[Collection entries]
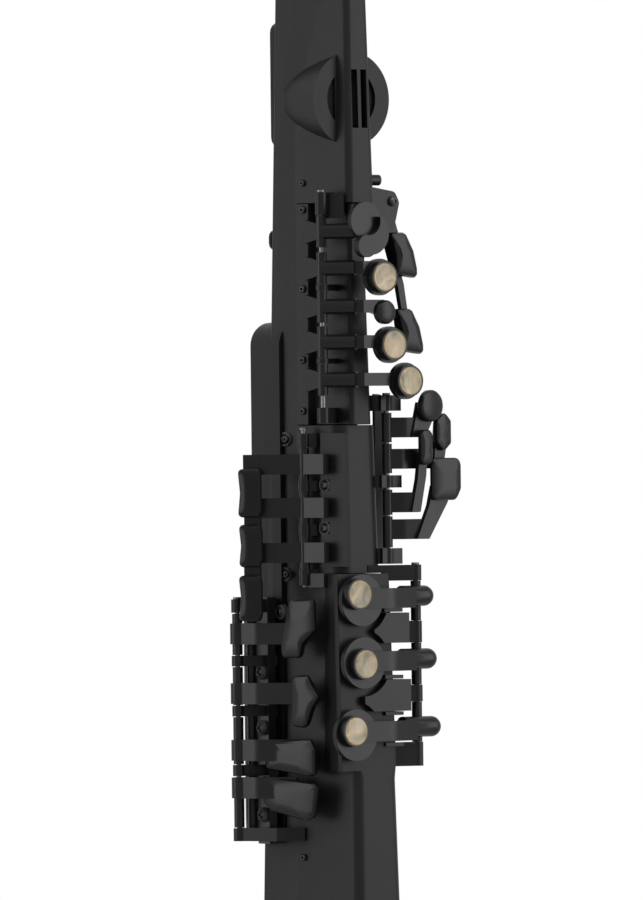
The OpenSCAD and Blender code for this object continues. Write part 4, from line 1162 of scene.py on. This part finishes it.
class WIND_OT_pearls(bpy.types.Operator):
    """Lays a dished mother-of-pearl disc and a fine metal bead in each key's ring"""

    bl_idname = "wind.pearls"
    bl_label = "Pearls"

    def execute(self, context):
        sizes = context.scene.wind_pearls
        nacre = mother_of_pearl("pearl", NACRE, 0.3, coat=0.12)
        brass = metal("bezel_brass", (0.20, 0.15, 0.085), 0.35, TURNED)
        for node, body in PEARLS.items():
            pearl_disc(node, body, nacre, sizes.dish, sizes.rim)
            pearl_bezel(node, body, brass, sizes.bezel)
        return {"FINISHED"}


# Panel, registration and the run

OPERATORS = (
    WIND_OT_stage, WIND_OT_housing, WIND_OT_keys, WIND_OT_fittings, WIND_OT_cloth,
    WIND_OT_screws, WIND_OT_crowns, WIND_OT_ribs, WIND_OT_pearls,
)
GROUPS = {
    "wind_stage": StageSizes, "wind_finishes": Finishes, "wind_cloth": Cloth,
    "wind_screws": Screws, "wind_crowns": Crowns, "wind_ribs": Ribs, "wind_pearls": Pearls,
}


class WIND_PT_panel(bpy.types.Panel):
    """Lists the steps and the sizes and colours that they use"""

    bl_idname = "WIND_PT_panel"
    bl_label = "Wind controller"
    bl_space_type = "VIEW_3D"
    bl_region_type = "UI"
    bl_category = "Wind controller"

    def draw(self, context):
        for operator in OPERATORS:
            self.layout.operator(operator.bl_idname)
        for name, group in GROUPS.items():
            box = self.layout.box()
            for field in group.__annotations__:
                box.prop(getattr(context.scene, name), field)


def register():
    for group in GROUPS.values():
        bpy.utils.register_class(group)
    for name, group in GROUPS.items():
        setattr(bpy.types.Scene, name, bpy.props.PointerProperty(type=group))
    for item in (*OPERATORS, WIND_PT_panel):
        bpy.utils.register_class(item)


def unregister():
    for item in (WIND_PT_panel, *reversed(OPERATORS)):
        bpy.utils.unregister_class(item)
    for name, group in GROUPS.items():
        delattr(bpy.types.Scene, name)
        bpy.utils.unregister_class(group)


def main():
    register()
    for operator in OPERATORS:
        group, name = operator.bl_idname.split(".")
        getattr(getattr(bpy.ops, group), name)()


if __name__ == "__main__":
    main()
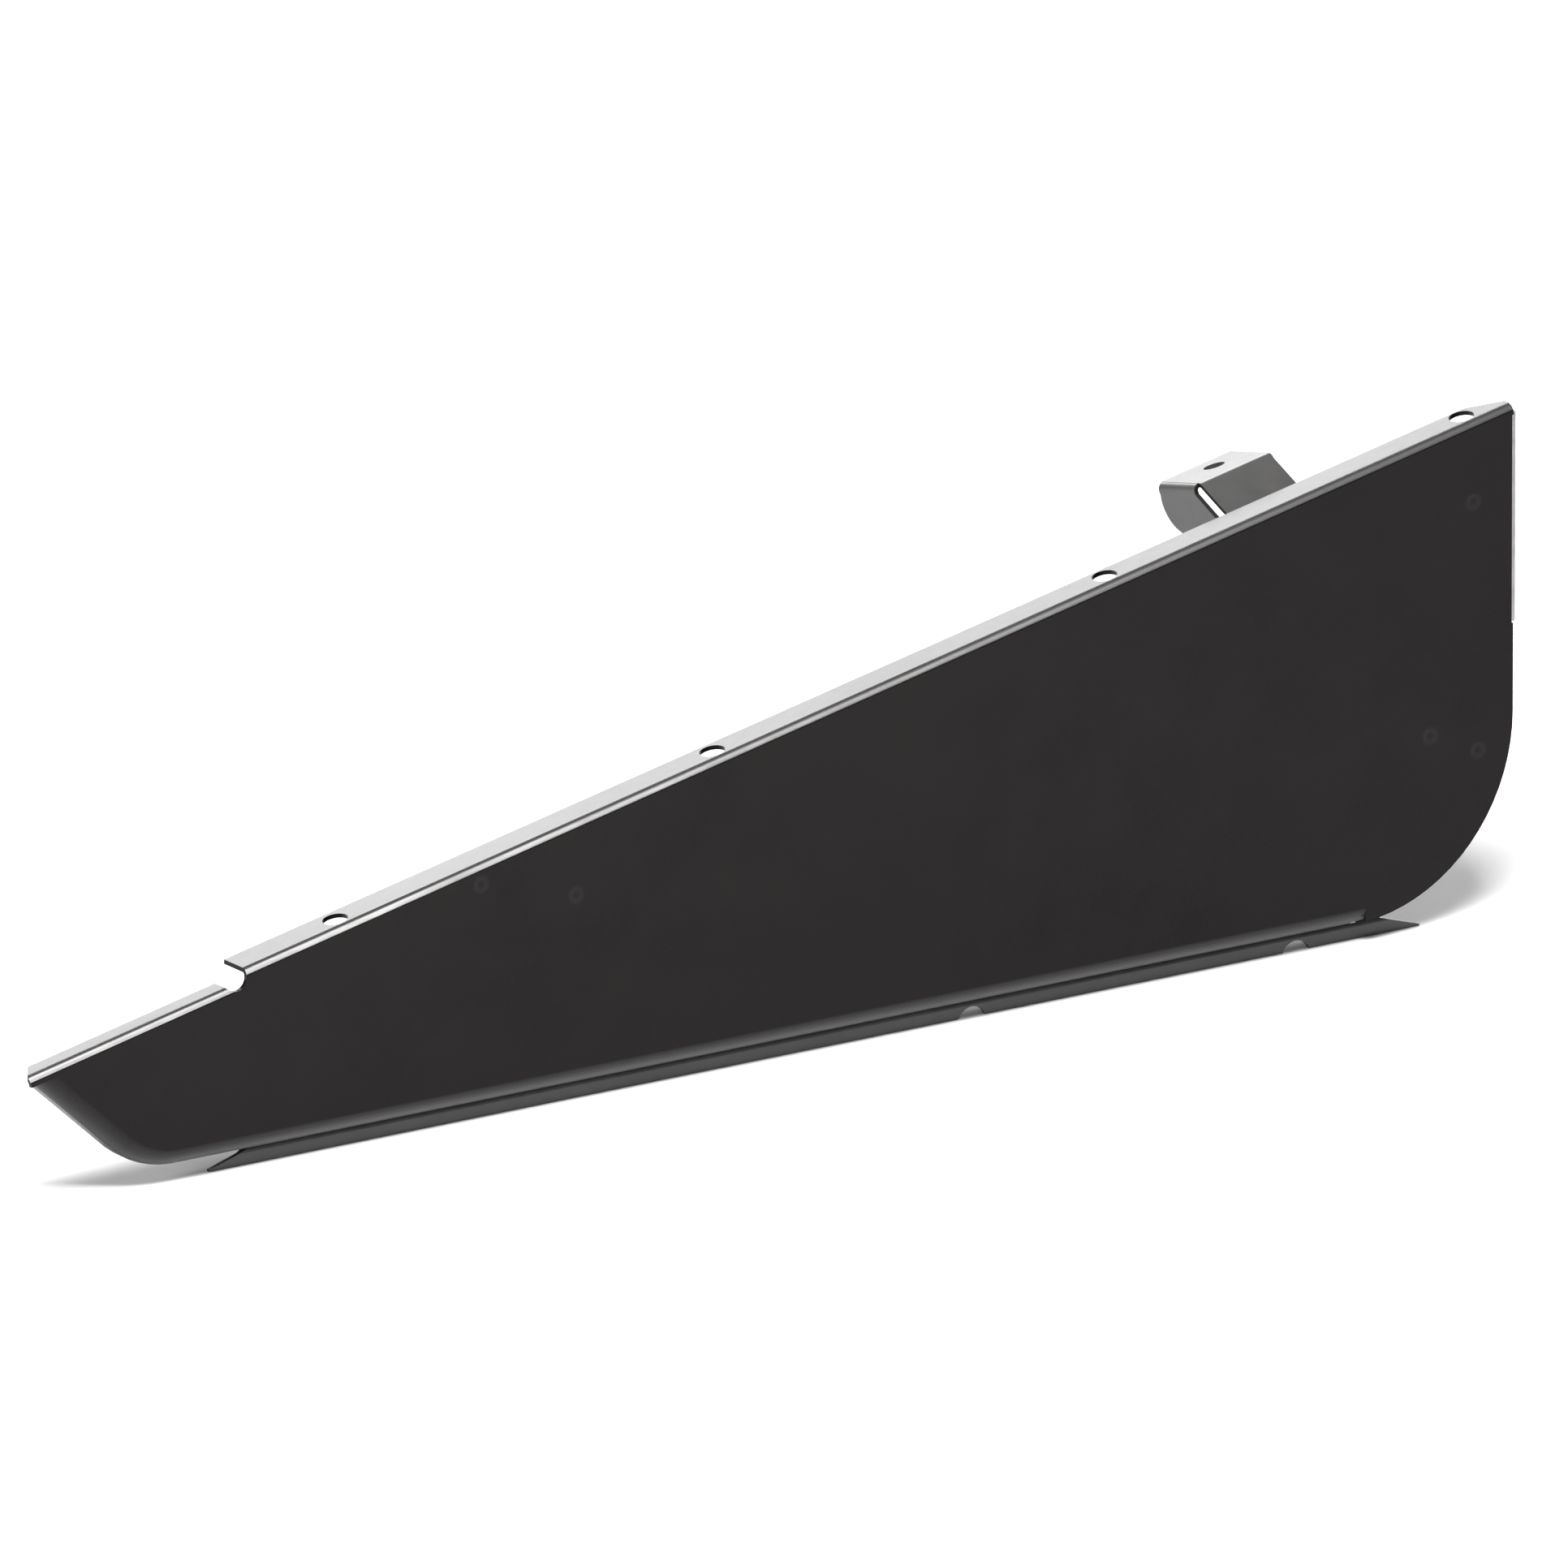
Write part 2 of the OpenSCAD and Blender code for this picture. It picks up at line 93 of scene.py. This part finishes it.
class Nodes:
    """One material's shader nodes. place is the object's own coordinates, and facing runs from -1 where
    a surface faces down to 1 where it faces up."""

    def __init__(self, name):
        self.material = bpy.data.materials.new(name)
        self.material.use_nodes = True
        self.tree = self.material.node_tree
        self.tree.nodes.clear()
        self.out = self.tree.nodes.new("ShaderNodeOutputMaterial")
        self.shader = self.tree.nodes.new("ShaderNodeBsdfPrincipled")
        self.link(self.shader.outputs[0], self.out.inputs["Surface"])
        coordinates = self.tree.nodes.new("ShaderNodeTexCoord")
        self.place = coordinates.outputs["Object"]
        self.facing = self.part(coordinates.outputs["Normal"], 2)

    def link(self, a, b):
        self.tree.links.new(a, b)

    def put(self, socket, value):
        if isinstance(value, bpy.types.NodeSocket):
            self.link(value, socket)
        else:
            socket.default_value = value

    def noise(self, scale, detail=3.0, roughness=0.5, vector=None):
        n = self.tree.nodes.new("ShaderNodeTexNoise")
        self.link(vector or self.place, n.inputs["Vector"])
        n.inputs["Scale"].default_value = scale
        n.inputs["Detail"].default_value = detail
        n.inputs["Roughness"].default_value = roughness
        return n.outputs["Fac"]

    def ramp(self, value, low, high, out_low=0.0, out_high=1.0):
        n = self.tree.nodes.new("ShaderNodeMapRange")
        for socket, v in zip(n.inputs[:5], (value, low, high, out_low, out_high)):
            self.put(socket, v)
        return n.outputs[0]

    def math(self, operation, a, b=0.0):
        n = self.tree.nodes.new("ShaderNodeMath")
        n.operation = operation
        self.put(n.inputs[0], a)
        self.put(n.inputs[1], b)
        return n.outputs[0]

    def mix(self, share, a, b):
        n = self.tree.nodes.new("ShaderNodeMix")
        n.data_type = "RGBA"
        self.put(n.inputs["Factor"], share)
        colours = [s for s in n.inputs if s.type == "RGBA"]
        self.put(colours[0], a)
        self.put(colours[1], b)
        return next(s for s in n.outputs if s.type == "RGBA")

    def bump(self, height, distance, strength=1.0, normal=None):
        n = self.tree.nodes.new("ShaderNodeBump")
        n.inputs["Strength"].default_value = strength
        n.inputs["Distance"].default_value = distance
        self.link(height, n.inputs["Height"])
        if normal is not None:
            self.link(normal, n.inputs["Normal"])
        return n.outputs[0]

    def stretched(self, x, y, z):
        """Object coordinates scaled differently along each axis, for brushed or streaked marks."""
        n = self.tree.nodes.new("ShaderNodeMapping")
        self.link(self.place, n.inputs["Vector"])
        n.inputs["Scale"].default_value = (x, y, z)
        return n.outputs[0]

    def part(self, vector, i):
        """One component of a vector."""
        n = self.tree.nodes.new("ShaderNodeSeparateXYZ")
        self.link(vector, n.inputs[0])
        return n.outputs[i]

    def ring(self, centre, radius, width):
        """1 on a soft ring about a point of the face, 0 elsewhere."""
        flat = self.stretched(1, 0, 1)
        n = self.tree.nodes.new("ShaderNodeVectorMath")
        n.operation = "DISTANCE"
        self.link(flat, n.inputs[0])
        n.inputs[1].default_value = (centre.x, 0, centre.z)
        off = self.math("ABSOLUTE", self.math("SUBTRACT", n.outputs["Value"], radius))
        return self.ramp(off, width, 0.0)


def grey(v, warm=0.0):
    return (v * (1 + warm), v, v * (1 - warm), 1.0)


def paint(name, shade, roughness, specular=0.5, peel=0.012, waves=0.0, dull_and_painted_light_below=0.0, warm=0.0,
          sheen_tint=(1, 1, 1, 1), marks=()):
    """Gloss black paint on sheet steel: orange peel, slow waves of the sheet and a mottled gloss.

    Given a share of dullness below, surfaces that face down are made that much rougher, and paler too: a
    painted highlight standing in for the floor's light on them, weaker near the nose. marks are the middles
    of weld marks, drawn as faint raised rings, each ring also painted paler, a painted highlight."""
    n = Nodes(name)
    mottle = n.noise(38, 5, 0.62)
    cloud = n.noise(7.5, 2)
    base = n.mix(n.ramp(mottle, 0.35, 0.68), grey(shade * 0.82, warm), grey(shade * 1.25, warm + 0.03))
    base = n.mix(n.ramp(cloud, 0.45, 0.7, 0.0, 0.5), base, grey(shade * 1.35, warm + 0.02))
    # Painted highlight: surfaces that face down get a paler colour for the floor's light on them, weaker
    # near the nose.
    if dull_and_painted_light_below:
        painted_light_from_nose = n.ramp(n.part(n.place, 0), panel_low.x, panel_low.x + PAINTED_LIGHT_FADE, 0.35, 1.0)
        base = n.mix(n.math("MULTIPLY", n.ramp(n.facing, -0.02, -0.75), painted_light_from_nose), base, grey(0.06))
    # Painted highlight: each weld mark's ring is painted paler, where the raised ring would catch the
    # light.
    for centre in marks:
        base = n.mix(n.math("MULTIPLY", n.ring(centre, 2.0 * MM, 1.6 * MM), 0.38), base, grey(0.02))
    n.link(base, n.shader.inputs["Base Color"])
    scuff = n.noise(1.0, 6, 0.7, n.stretched(60, 400, 700))
    gloss = n.ramp(n.math("ADD", n.math("MULTIPLY", cloud, 0.6), n.math("MULTIPLY", scuff, 0.4)),
                   0.35, 0.65, roughness * 0.82, roughness * 1.22)
    if dull_and_painted_light_below:
        gloss = n.math("ADD", gloss, n.ramp(n.facing, -0.05, -0.6, 0.0, dull_and_painted_light_below))
    n.link(gloss, n.shader.inputs["Roughness"])
    n.shader.inputs["Specular IOR Level"].default_value = specular
    n.shader.inputs["Specular Tint"].default_value = sheen_tint
    normal = n.bump(n.noise(620, 2, 0.4), peel * MM, 0.6)
    if waves:
        normal = n.bump(n.noise(11, 1, 0.3), waves * MM, 1.0, normal)
    for centre in marks:
        normal = n.bump(n.ring(centre, WELD_MARK_RADIUS, 1.1 * MM), 0.12 * MM, 0.8, normal)
    n.link(normal, n.shader.inputs["Normal"])
    return n.material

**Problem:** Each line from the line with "Write part 2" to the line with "a surface faces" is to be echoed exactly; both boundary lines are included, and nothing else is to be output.

**Finished task:**
Write part 2 of the OpenSCAD and Blender code for this picture. It picks up at line 93 of scene.py. This part finishes it.
class Nodes:
    """One material's shader nodes. place is the object's own coordinates, and facing runs from -1 where
    a surface faces down to 1 where it faces up."""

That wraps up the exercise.